Avengers vs. X-Men #10: Hope Summers Gets A Codename

We’re in the home stretch of Avengers vs. X-Men with issue #10, and the whole thing with Hope Summers is finally coming to a head. She’s been heralded as the mutant messiah since day one, but we got a swerve a few issues back throwing the Phoenix at five X-Men instead of her because she couldn’t handle it. That never stopped her from being the messiah, though. Still, she’s always just been Hope Summers. No snazzy codename like Cyclops or even a lame codename like her father-figure Cable – someone we’re still waiting for to make an appearance here.  Here, however, we get a potential one for her, which could really exemplify the randomness with which she can copy powers and her new training in the mystical kung-fu city of K’un L’un.

How does “Chaos Fist” grab you?

I know, a little iffy. Perhaps that’s a name better reserved for the move she employs in the face of the amped-up grandaddy-figure she faces in Cyclops, who is determined to take her from the Avengers. First, Shao Lao The Undying, dragon-born of K’un L’un is taken down after being able to hurt Scotty Jive of the Phoenix Five. Then the Scarlet Witch throws everything she’s got at Cyke, and he shrugs it off thanks to last issue dropping the Rasputins in dumb-ass fashion and tripling his power. However, Hope copies both Shao Lao and Wanda Maximoff power and is able to clock Scott BANG ZOOM to the moon with the “chaos fist.” Thus, finally unlocking the mystical riddle that Tony Stark’s been confounded by for most of the series, ever since he created the Phoenix Five in the first place.
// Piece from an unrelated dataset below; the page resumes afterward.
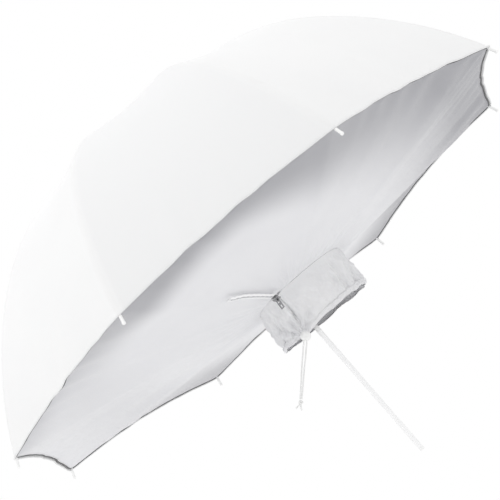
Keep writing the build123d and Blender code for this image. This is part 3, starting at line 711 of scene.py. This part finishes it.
def sleeve_surface(angles, rows):
    t, a = np.meshgrid(rows, angles, indexing="ij")
    p = sleeve_outline(a, t)
    around = np.gradient(p, axis=1)
    down = np.gradient(p, axis=0)
    n = np.cross(around, down)
    n /= np.maximum(np.linalg.norm(n, axis=-1, keepdims=True), 1e-12)
    centre = np.array([SLEEVE_MID, 0, 0])
    outward = np.sign(((p - centre)[..., :2] * n[..., :2]).sum(-1, keepdims=True))
    n *= np.where(outward == 0, 1, outward)
    height = np.zeros(a.shape)
    for i in range(a.shape[0]):
        for j in range(a.shape[1]):
            height[i, j] = crumple(a[i, j], t[i, j])
    ends = smooth(0.0, 0.18, t) * (1 - 0.55 * smooth(0.80, 1.0, t))
    lift = 0.0046 * ends * (height - 0.75)
    # gathers that fan up from the cord lock
    near = p[..., 1] < 0
    dx, dz = p[..., 0] - LOCK_AT[0], p[..., 2] - SLEEVE_MOUTH
    fan = np.arctan2(dx, np.maximum(dz, 0.001))
    reach = np.exp(-((np.hypot(dx, dz) - 0.022) / 0.030) ** 2)
    lift = lift + np.where(near, 0.0019 * reach * np.sin(11 * fan + 0.7), 0)
    # the slit that runs from the zip to the lock
    slit_x = -0.012 - 0.010 * t + 0.006 * np.sin(math.pi * t)
    groove = np.exp(-((p[..., 0] - slit_x) / 0.0016) ** 2) * (1 - smooth(0.55, 0.75, t))
    lips = np.exp(-((np.abs(p[..., 0] - slit_x) - 0.0045) / 0.0025) ** 2) * (1 - smooth(0.55, 0.8, t))
    lift = lift + np.where(near, 0.0014 * lips - 0.0036 * groove, 0)
    # the drawstring's casing at the mouth
    casing = smooth(0.86, 0.90, t) * (1 - smooth(0.975, 1.0, t))
    lift = lift + 0.0016 * casing - 0.0012 * np.exp(-((t - 0.87) / 0.012) ** 2)
    pinch = np.exp(-((p[..., 0] - LOCK_AT[0]) / 0.009) ** 2) * smooth(0.6, 1.0, t)
    lift = lift + np.where(near, 0.0030 * pinch, 0)
    p = p + n * lift[..., None]
    raised = smooth(-0.1, 0.5, -np.sin(a)) * (1 - np.exp(-((p[..., 0] - LOCK_AT[0]) / 0.020) ** 2))
    p[..., 2] += 0.0030 * smooth(0.4, 1.0, t) * raised
    near_mouth = smooth(0.8, 1.0, t)
    p[..., 2] += 0.0007 * near_mouth * np.sin(5 * a + 1.1) + 0.0006 * near_mouth * np.sin(11 * a)
    return p, t, a


def make_sleeve(materials):
    angles = np.linspace(0, 2 * math.pi, 520, endpoint=False)
    rows = np.linspace(0, 1, 64)
    upright, t, a = sleeve_surface(angles, rows)
    uv = np.stack([a * 0.07, t * 0.08], -1)
    mesh = grid_mesh("sleeve_cloth", lean(upright), uv=uv, closed=True)
    obj = piece("sleeve_cloth", mesh, materials["sleeve_fabric"], "shaft_group")
    thick = obj.modifiers.new("cloth", "SOLIDIFY")
    thick.thickness = CLOTH_THICKNESS
    thick.offset = -1
    apply_modifiers(obj)
    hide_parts("sleeve")
    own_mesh(obj)


def apply_modifiers(obj):
    deps = bpy.context.evaluated_depsgraph_get()
    deps.update()
    mesh = bpy.data.meshes.new_from_object(obj.evaluated_get(deps))
    obj.modifiers.clear()
    obj.data = mesh


# ---------------------------------------------------------------- zip
# the cover's slope towards the hem, and how far out it starts
COVER_SLOPE = 0.1442
SLOPE_FROM = 0.0924
TEETH_FROM = 0.010
TEETH_PITCH = 0.0015
TOOTH_R = 0.0009
LIP_R = 0.0020
LIP_FLATTEN = np.array([1, 1, 0.55])


def zip_bow(along):
    return 0.0020 * np.sin(math.pi * along / ZIP_LENGTH) - 0.0035 * smooth(0.09, ZIP_LENGTH, along)


def zip_line(start, end, count, side, rise):
    """Upright points beside the zip's line, rise below the cover's cloth."""
    d = np.array([math.cos(ZIP_AZIMUTH), math.sin(ZIP_AZIMUTH)])
    across = np.array([-d[1], d[0]])
    points = []
    for along in np.linspace(start, end, count):
        x, y = np.array(ZIP_FROM) + d * along + across * (side + zip_bow(along))
        face = -COVER_BULGE + COVER_SLOPE * max(0.0, -y - SLOPE_FROM)
        points.append((x, y, face - rise))
    return np.array(points)


def squash_along_zip(obj):
    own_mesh(obj)


def make_zip(materials):
    lips = bmesh.new()
    for side in (-1, 1):
        line = zip_line(0.002, ZIP_LENGTH, 60, side * 0.0019, 0.0030)
        rings = tube_along(line, LIP_R, 14)
        rings = line[:, None] + (rings - line[:, None]) * LIP_FLATTEN
        # a small ripple along the tape
        rings[..., 2] += 0.0003 * np.sin(np.linspace(0, 60, 60))[:, None]
        add_grid(lips, lean(rings))
    mesh = bpy.data.meshes.new("zip_lips")
    lips.to_mesh(mesh)
    lips.free()
    mesh.shade_smooth()
    obj = piece("zip_lips", mesh, materials["zip_tape"], "shaft_group")
    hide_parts("zipper_tape")
    squash_along_zip(obj)
    teeth = bmesh.new()
    for index in range(int((ZIP_LENGTH - 0.012) / TEETH_PITCH)):
        side = 0.0004 * (-1 if index % 2 else 1)
        start = TEETH_FROM + TEETH_PITCH * index
        line = zip_line(start, start + 0.001, 2, side, 0.0040)
        made = bmesh.ops.create_icosphere(teeth, subdivisions=1, radius=TOOTH_R)
        place = Matrix.Translation(lean(line[0]))
        bmesh.ops.transform(teeth, matrix=place, verts=made["verts"])
    mesh = bpy.data.meshes.new("zip_coil")
    teeth.to_mesh(mesh)
    teeth.free()
    mesh.shade_smooth()
    obj = piece("zip_coil", mesh, materials["zip_teeth"], "shaft_group")
    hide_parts("zipper_teeth")
    squash_along_zip(obj)


def add_grid(bm, rings):
    """A closed tube from rings of points, with capped ends."""
    made = [[bm.verts.new(p) for p in ring] for ring in rings]
    for one, two in zip(made, made[1:]):
        for j in range(len(one)):
            k = (j + 1) % len(one)
            bm.faces.new((one[j], one[k], two[k], two[j]))
    bm.faces.new(made[0][::-1])
    bm.faces.new(made[-1])


# ---------------------------------------------------------------- drawstring
# each strand's route down from the cord lock, in millimetres
STRANDS = {
    "left": [(-1.9, 0, -3.7), (-1.8, -0.4, -21), (-2.3, 0.4, -43), (-1.2, 0.2, -63), (-1.1, 0, -82)],
    "right": [(1.9, 0, -3.7), (2.1, 0.4, -23), (1.3, -0.4, -44), (1.5, -0.2, -62), (1.1, 0, -82)],
}
KNOT_AT = -0.0862


def curve_piece(name, points, radius, material, cyclic=False):
    data = bpy.data.curves.new(name, "CURVE")
    data.dimensions = "3D"
    data.bevel_depth = radius
    data.bevel_resolution = 4
    data.resolution_u = 16
    data.use_fill_caps = True
    spline = data.splines.new("NURBS")
    spline.points.add(len(points) - 1)
    for control, point in zip(spline.points, points):
        control.co = (*point, 1)
    spline.order_u = 3
    spline.use_endpoint_u = not cyclic
    spline.use_cyclic_u = cyclic
    obj = bpy.data.objects.new(name, data)
    bpy.context.scene.collection.objects.link(obj)
    data.materials.append(material)
    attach(obj, "shaft_group")
    return obj


def make_drawstring(materials):
    lock = Vector(lean(np.array(LOCK_AT)))
    knot = make_knot(materials, lock + Vector((0, 0, KNOT_AT)))
    for side, points in STRANDS.items():
        route = [lock + Vector(p) * 0.001 for p in points]
        strand = curve_piece(f"strand_{side}", route, CORD_DIAMETER / 2, materials["cord"])
        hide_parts(f"drawstring_{side}")


def make_knot(materials, centre):
    """An overhand knot in both strands, with two short tails."""
    points = []
    for index in range(12):
        angle = 2 * math.pi * index / 12
        wide = 0.0017 * (2 + math.cos(1.5 * 2 * angle))
        points.append(centre + Vector((wide * math.cos(2 * angle) * 0.55, 0.0016 * math.sin(3 * angle),
                                       wide * math.sin(2 * angle) * 0.62)))
    knot = curve_piece("knot", points, CORD_DIAMETER / 2, materials["cord"], cyclic=True)
    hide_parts("drawstring_knot")
    tails = {
        "left": [(0.3, 0, -1), (-1.6, -0.6, -3.6), (-3.4, -0.8, -6.2), (-5.6, -0.4, -8.4)],
        "right": [(0.2, 0, -1), (0.6, -0.8, -4.2), (0.9, -1.2, -7.4), (2.4, -0.8, -10.4)],
    }
    for side, tail in tails.items():
        route = [centre + Vector(p) * 0.001 for p in tail]
        end = curve_piece(f"tail_{side}", route, CORD_DIAMETER / 2, materials["cord"])
        end.parent = knot
        end.matrix_parent_inverse = Matrix.Identity(4)
    return knot


# ---------------------------------------------------------------- CAD parts and the stage
CAD_FINISH = {
    "shaft_metal": ["shaft"],
    "white_plastic": ["crown_cap", "crown_hub", "shaft_end_plug", *[f"rib_tip_{n}" for n in range(1, 9)]],
    "black_plastic": ["runner"],
    "wire": ["crown_hinge_wire", "crown_rivet", "runner_hinge_wire", "open_catch", "catch_spring",
             "cord_lock_spring"],
    "rib_metal": [*[f"rib_{n}" for n in range(1, 9)], *[f"stretcher_{n}" for n in range(1, 9)]],
    "zip_metal": ["zipper_slider", "zipper_pull"],
    "lock_plastic": ["cord_lock", "cord_lock_button"],
}


def finish_cad(materials):
    for slot, nodes in CAD_FINISH.items():
        for node in nodes:
            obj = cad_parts[node]
            if not obj.data.materials:
                obj.data.materials.append(materials[slot])
            for material_slot in obj.material_slots:
                material_slot.link = "OBJECT"
                material_slot.material = materials[slot]


def make_floor(materials):
    height = CAD_BOX[0].z - 0.55
    size = 12.0
    mesh = bpy.data.meshes.new("floor")
    corners = [(-size, -size, height), (size, -size, height), (size, size, height), (-size, size, height)]
    mesh.from_pydata(corners, [], [(0, 1, 2, 3)])
    floor = bpy.data.objects.new("floor", mesh)
    bpy.context.scene.collection.objects.link(floor)
    mesh.materials.append(materials["floor"])


bpy.context.scene.view_settings.view_transform = "Standard"
MATERIALS = make_materials()
make_camera()
make_world()
make_light("key", (-2.0, 0.2, 2.2), RIM_CENTRE, 1.2, 12)
make_light("low_front", (-1.6, -1.5, -0.9), lean(np.array([0.02, -0.05, -0.07])), 0.7, 20)
make_floor(MATERIALS)
finish_cad(MATERIALS)
make_drawstring(MATERIALS)
make_canopy(MATERIALS)
make_cover(MATERIALS)
make_binding(MATERIALS)
make_sleeve(MATERIALS)
make_zip(MATERIALS)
This leads the stunned Cyclops to decide he’s going to take the rest of the Phoenix power back, and next issue should see him confronting his lover, the truly corrupted Emma Frost, who is spending her time making all the remaining X-folk bow to her power, including Magneto, despite his protests. Leading him to psychically call Charles Xavier for help.

Along with setting up the final Summers v. Summers throwdown, Avengers vs. X-Men #10 also sets the wheel of destiny whirling as to who will be the mandatory death that must always happen to give an event book its punch. The even money is on Cyclops, of course, as the figurehead of a hope polluted by absolute power and who has become the central villain of the whole affair. However, don’t count out Xavier, since he’s a major player who has nonetheless been put out to pasture in the X-books because no one knows what to do with the world’s most powerful telepath. This would finally be something to do with him, and it has the bonus of killing him off so people stop asking “why isn’t the highly educated Professor Xavier helping the entirely unqualified and murderous hairy savage run a school for his precious mutants?”  And who on the Avengers looks primed to take a fall? Might Danny Rand bite it so Hope can become the new Iron Chaos Fist? Will the Red Hulk die, since his book is being taken over by his daughter, the Red She-Hulk, who will apparently declare war on all superhumans? There are two issues left to find out.

This is the great Ed Brubaker stepping into the AvX rotation again, although one might posit that being involved with this big event book is part of what burnt him out on superhero comics and has sent him off to do more creator-owned work. It’s a perfectly adequate issue, but certainly not the kind of story where Bru thrives. Some interesting things happen, but nothing particularly surprising. Adam Kubert’s artwork is always solid, of course.

There’s still the central logic issue of Cyclops repeatedly claiming he’s trying to save their species, but how exactly is he doing that? He’s taking over the world. I thought the plan was to use the Phoenix power to override whatever genetic magic malarkey was happening that was keeping new mutants from being born. However, I suppose at this point we’re just supposed to chalk up all character-based questions like that to ‘Phoenix possession makes people jerky’ and leave it at that. So let’s shrug it off and get on with the rest of it.

Hey, it’s still sorta fun. And it’s not Fear Itself. So let’s enjoy what we can. We do like liking things.